* **SHORT EXERCISE**
Extract every line below that contains the word "manifold".

* **CAD and scene scripts**
---------------

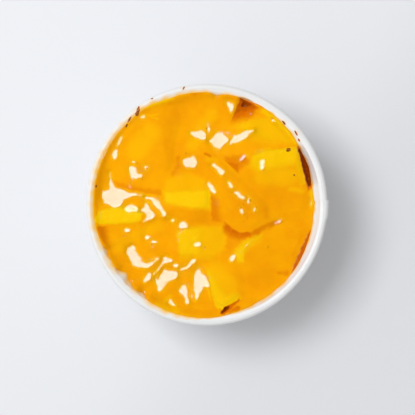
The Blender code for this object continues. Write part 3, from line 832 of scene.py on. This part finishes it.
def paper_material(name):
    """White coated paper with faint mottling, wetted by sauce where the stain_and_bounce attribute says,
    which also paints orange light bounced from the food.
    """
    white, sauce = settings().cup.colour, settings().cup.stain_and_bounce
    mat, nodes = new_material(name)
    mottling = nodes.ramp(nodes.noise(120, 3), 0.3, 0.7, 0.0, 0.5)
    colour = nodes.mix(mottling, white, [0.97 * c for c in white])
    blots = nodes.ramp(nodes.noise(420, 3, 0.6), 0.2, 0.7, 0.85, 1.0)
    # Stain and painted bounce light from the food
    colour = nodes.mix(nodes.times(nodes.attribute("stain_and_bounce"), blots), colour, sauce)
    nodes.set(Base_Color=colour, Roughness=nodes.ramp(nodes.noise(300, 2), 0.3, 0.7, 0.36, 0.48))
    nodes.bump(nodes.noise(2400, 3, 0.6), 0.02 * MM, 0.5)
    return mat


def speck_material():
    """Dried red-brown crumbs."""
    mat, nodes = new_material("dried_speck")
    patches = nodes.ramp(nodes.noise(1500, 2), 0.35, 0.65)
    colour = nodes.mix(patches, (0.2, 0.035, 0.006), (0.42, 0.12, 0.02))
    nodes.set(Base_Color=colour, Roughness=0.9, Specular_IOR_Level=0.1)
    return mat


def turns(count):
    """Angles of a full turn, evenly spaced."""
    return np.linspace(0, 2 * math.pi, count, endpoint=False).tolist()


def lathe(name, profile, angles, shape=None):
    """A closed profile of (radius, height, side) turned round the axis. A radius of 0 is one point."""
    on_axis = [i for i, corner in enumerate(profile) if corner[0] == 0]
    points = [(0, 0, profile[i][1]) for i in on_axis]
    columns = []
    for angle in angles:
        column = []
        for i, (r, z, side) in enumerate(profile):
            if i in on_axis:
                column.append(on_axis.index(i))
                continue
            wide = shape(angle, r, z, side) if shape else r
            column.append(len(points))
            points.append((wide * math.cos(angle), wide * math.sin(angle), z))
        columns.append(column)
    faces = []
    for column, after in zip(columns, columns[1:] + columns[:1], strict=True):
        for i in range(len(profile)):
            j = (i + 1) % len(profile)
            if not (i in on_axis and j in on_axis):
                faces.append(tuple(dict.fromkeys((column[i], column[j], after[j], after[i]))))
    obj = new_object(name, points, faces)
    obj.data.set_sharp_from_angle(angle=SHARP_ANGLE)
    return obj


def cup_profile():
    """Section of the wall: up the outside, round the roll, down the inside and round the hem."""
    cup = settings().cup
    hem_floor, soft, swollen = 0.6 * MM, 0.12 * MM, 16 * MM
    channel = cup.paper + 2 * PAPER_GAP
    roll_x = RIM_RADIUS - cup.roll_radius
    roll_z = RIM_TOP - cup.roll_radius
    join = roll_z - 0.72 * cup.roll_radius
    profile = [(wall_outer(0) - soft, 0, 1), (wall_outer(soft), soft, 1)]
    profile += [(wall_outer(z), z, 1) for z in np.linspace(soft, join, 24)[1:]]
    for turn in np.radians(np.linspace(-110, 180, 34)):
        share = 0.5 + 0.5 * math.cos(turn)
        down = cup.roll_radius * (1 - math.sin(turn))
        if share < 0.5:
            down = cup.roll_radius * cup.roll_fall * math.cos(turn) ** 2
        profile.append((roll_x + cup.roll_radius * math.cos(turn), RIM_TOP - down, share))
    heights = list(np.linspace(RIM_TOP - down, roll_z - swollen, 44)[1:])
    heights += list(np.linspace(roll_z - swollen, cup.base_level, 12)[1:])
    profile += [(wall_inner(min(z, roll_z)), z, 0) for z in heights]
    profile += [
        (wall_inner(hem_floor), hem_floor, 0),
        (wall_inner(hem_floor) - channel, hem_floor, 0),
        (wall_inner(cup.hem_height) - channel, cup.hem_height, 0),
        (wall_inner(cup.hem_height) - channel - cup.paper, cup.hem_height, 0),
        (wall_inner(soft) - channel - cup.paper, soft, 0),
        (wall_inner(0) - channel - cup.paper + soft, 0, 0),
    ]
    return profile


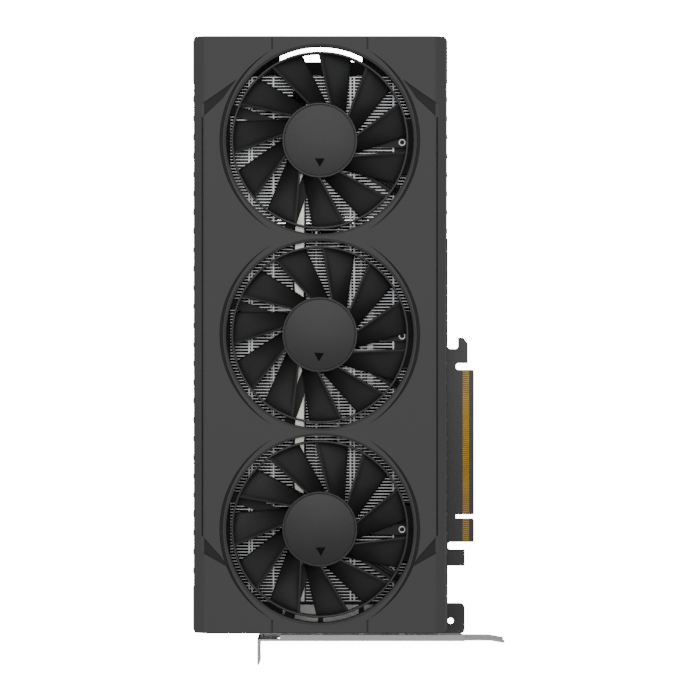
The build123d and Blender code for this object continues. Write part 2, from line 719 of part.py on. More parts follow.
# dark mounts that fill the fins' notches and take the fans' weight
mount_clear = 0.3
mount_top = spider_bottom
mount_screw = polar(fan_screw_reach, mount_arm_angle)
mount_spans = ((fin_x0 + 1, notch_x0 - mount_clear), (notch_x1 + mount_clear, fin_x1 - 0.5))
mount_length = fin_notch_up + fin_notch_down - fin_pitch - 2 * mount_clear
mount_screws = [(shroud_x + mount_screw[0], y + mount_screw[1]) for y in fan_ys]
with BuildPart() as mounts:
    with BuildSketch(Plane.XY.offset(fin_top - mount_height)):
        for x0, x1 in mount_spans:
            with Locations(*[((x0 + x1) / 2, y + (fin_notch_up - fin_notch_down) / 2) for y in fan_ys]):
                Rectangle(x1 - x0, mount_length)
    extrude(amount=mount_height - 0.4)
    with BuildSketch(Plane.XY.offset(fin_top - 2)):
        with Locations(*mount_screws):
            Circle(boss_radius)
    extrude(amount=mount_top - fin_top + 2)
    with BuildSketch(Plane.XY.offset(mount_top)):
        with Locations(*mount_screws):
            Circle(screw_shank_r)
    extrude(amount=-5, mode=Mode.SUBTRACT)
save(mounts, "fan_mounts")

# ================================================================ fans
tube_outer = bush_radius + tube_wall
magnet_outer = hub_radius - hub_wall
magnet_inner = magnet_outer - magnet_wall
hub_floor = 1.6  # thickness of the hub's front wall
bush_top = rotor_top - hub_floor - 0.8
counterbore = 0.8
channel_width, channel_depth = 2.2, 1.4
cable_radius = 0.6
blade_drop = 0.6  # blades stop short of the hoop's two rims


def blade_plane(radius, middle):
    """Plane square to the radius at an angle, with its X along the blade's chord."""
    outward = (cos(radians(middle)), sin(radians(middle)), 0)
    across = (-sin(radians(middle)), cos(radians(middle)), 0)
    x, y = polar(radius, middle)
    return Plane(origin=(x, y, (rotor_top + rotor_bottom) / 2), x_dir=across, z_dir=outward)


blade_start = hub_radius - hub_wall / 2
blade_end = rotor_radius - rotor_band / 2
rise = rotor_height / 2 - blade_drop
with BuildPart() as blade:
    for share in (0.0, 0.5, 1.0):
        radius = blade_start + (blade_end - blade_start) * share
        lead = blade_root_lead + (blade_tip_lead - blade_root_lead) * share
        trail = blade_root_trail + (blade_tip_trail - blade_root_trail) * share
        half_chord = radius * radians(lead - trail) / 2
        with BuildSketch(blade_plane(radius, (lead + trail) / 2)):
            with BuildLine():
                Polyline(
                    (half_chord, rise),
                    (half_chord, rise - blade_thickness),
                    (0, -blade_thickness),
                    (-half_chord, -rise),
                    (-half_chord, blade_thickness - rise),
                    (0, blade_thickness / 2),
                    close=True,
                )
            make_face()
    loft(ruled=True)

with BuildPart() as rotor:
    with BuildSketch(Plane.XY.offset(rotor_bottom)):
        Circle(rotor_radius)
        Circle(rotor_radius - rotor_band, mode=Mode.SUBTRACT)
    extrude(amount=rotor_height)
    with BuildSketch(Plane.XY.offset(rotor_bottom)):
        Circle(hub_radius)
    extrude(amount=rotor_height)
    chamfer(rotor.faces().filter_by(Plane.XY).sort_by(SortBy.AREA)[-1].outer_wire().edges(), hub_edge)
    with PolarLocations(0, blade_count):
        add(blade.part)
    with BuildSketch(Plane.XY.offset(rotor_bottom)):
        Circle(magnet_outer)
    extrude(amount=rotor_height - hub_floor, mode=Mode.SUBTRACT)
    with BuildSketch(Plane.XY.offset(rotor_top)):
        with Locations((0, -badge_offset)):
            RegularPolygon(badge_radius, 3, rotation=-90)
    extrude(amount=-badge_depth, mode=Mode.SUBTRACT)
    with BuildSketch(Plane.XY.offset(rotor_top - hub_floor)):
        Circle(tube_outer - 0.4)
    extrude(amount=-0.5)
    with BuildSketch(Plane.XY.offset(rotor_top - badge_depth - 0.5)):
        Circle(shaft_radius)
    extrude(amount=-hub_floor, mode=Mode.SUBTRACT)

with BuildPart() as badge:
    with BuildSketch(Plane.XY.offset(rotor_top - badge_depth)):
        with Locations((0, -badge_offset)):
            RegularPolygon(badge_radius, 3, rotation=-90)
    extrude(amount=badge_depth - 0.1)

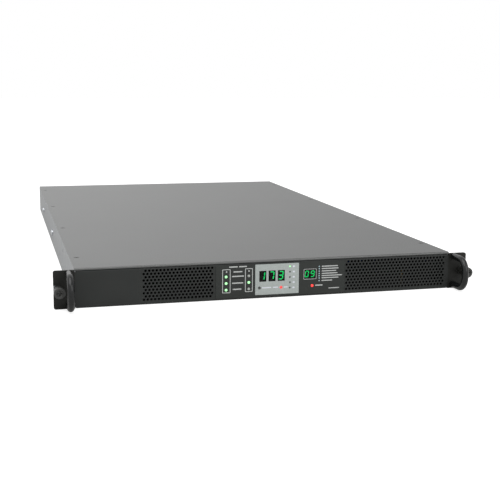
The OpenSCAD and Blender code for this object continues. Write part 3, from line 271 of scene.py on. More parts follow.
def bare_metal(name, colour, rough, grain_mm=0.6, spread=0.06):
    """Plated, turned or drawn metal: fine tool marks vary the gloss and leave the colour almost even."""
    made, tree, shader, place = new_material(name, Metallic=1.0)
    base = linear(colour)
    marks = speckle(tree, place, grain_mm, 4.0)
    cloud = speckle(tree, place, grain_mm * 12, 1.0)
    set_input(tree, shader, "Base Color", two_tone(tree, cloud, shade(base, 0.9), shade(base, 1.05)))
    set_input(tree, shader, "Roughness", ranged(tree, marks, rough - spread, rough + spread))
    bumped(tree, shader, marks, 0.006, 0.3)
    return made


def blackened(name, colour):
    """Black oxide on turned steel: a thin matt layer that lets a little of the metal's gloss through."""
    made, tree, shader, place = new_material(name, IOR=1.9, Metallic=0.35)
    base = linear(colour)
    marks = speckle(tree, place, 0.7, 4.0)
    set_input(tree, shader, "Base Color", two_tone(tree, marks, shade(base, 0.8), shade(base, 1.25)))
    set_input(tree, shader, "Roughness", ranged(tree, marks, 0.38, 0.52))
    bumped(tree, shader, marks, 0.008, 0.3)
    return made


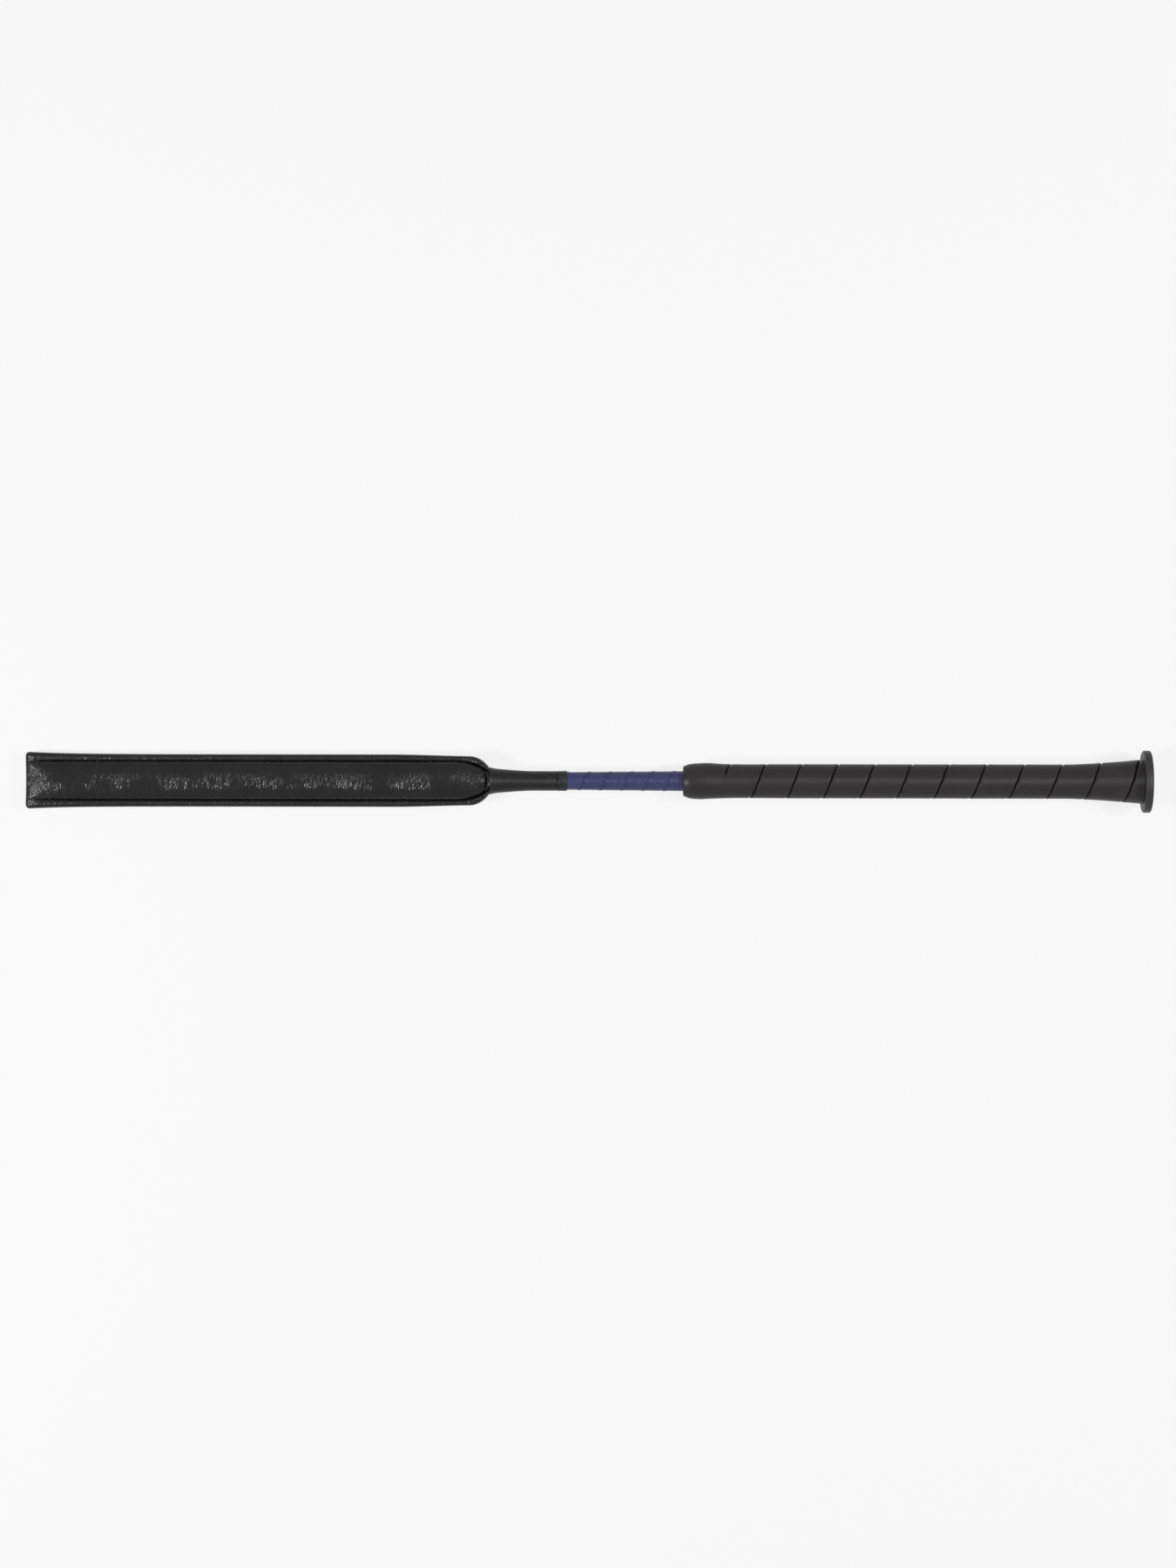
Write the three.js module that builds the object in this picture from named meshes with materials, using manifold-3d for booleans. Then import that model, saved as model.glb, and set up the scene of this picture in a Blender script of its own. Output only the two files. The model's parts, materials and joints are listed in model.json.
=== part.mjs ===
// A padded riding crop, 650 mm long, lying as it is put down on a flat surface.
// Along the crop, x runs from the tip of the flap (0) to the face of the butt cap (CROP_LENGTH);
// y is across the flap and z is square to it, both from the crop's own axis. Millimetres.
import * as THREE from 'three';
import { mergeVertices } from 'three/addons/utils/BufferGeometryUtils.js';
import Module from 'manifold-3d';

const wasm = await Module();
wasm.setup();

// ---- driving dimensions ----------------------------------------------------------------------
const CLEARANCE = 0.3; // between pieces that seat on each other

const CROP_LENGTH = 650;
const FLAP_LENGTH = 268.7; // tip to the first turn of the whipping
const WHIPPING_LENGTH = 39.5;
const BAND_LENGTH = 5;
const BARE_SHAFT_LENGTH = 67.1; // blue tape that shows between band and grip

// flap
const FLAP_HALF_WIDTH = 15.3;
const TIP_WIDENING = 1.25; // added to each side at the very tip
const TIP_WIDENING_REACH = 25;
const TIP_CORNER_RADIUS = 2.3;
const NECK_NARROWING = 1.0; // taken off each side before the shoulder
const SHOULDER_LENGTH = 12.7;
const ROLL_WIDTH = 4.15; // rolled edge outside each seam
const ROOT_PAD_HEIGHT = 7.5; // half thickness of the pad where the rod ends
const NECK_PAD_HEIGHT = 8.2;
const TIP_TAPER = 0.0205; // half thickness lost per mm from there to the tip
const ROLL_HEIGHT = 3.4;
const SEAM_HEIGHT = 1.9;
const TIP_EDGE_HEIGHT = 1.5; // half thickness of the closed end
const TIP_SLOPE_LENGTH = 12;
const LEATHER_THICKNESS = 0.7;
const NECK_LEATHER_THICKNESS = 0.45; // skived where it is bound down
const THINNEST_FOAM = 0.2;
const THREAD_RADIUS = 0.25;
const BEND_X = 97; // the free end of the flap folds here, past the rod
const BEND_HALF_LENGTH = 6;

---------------

* **EXERCISE RESULT**
Write the three.js module that builds the object in this picture from named meshes with materials, using manifold-3d for booleans. Then import that model, saved as model.glb, and set up the scene of this picture in a Blender script of its own. Output only the two files. The model's parts, materials and joints are listed in model.json.
import Module from 'manifold-3d';